Нам казалось, что мы до этого выстраивали абстрактное значение пассивной субъективности. Рецепция конечного сознания является собиранием разобщенных данных в одновременности присутствия, в имманентности. Пассивность, «более пассивная, чем какая бы то ни было пассивность», заключается в переживаемом — а точнее, уже пережитом в необозримом прошлом, которое никогда не было настоящим, — в непереносимой (inassumable) травме, причиненной «без» (in) бесконечного (l’infini), разрушающего присутствие и пробуждающего субъективность в близости другого. Отсутствие содержания, разрушающее содержимое или формы сознания, трансцендирует, таким образом, сущность или «деяние» познаваемого бытия, которое пребывает в присутствии; трансцендирует заинтересованность и одновременность временности, которую возможно представить или исторически восстановить, т.е. трансцедирует имманентность.

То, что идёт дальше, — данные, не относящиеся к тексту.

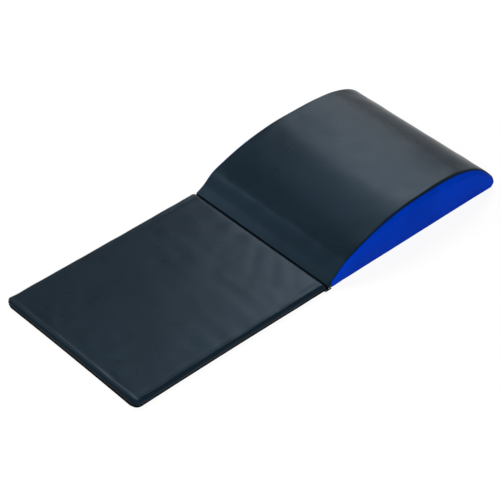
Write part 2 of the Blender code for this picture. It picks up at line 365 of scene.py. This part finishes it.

Эта травма, непереносимая, нанесенная Бесконечным присутствию, или воздействие на присутствие Бесконечным — чувствительность — выступают к качестве подчинения ближнему: мышление, мыслящее более, чем оно мыслит, Желание — возвращение к ближнему — ответственность за другого.
Это абстрактное значение нам, однако, знакомо в качестве эмпирического события обязательства по отношению к другому, как невозможное безразличие — невозможное без недостатков — к несчастьям и ошибкам ближнего, как неснимаемая ответственность по отношению к нему. Ответственность, границы которой невозможно обозначить и крайнюю срочность которой невозможно оценить. Если подумать, она во всех отношениях удивительна, доходя до обязательства ответить за свободу другого, т.е. быть ответственным за его ответственность; тогда как свобода, которую потребовало бы возможное добровольное обязательство или которую потребовало бы допущение навязанной необходимости, не может обнаружиться в настоящем, охватывающем возможности другого. Свобода другого не может составить структуру с моей и войти в единство с моей. Ответственность за ближнего является находящимся по ту сторону установленного законом и обязательством сверх соглашения, она берет свое начало изнутри моей свободы, не-настоящего, незапамятного. Между мной и другим зияет различие, которое никакое трансцендентальное единство апперцепции не сможет заново собрать воедино. Моя ответственность за другого является именно не-безразличием этого различия: близостью другого. Отношение, в абсолютном смысле слова, выдающееся, оно не восстанавливает порядок представления, куда возвращается все прошедшее. Близость ближнего остается диахроническим разрывом, сопротивлением времени синтезу одновременности.
Биологическое единство людей — мыслимое с простой бесчувственностью Каина — не является достаточной причиной, чтобы я был ответственен за отделенное бытие; простая бесчувственность Каина заключается в том, чтобы мыслить ответственность исходя из свободы или согласно договору. Ответственность за другого приходит изнутри моей свободы. Она не исходит из времени, состоящего из присутствий — как канувших в прошлое, так и обозримых — из времени начал или допущений.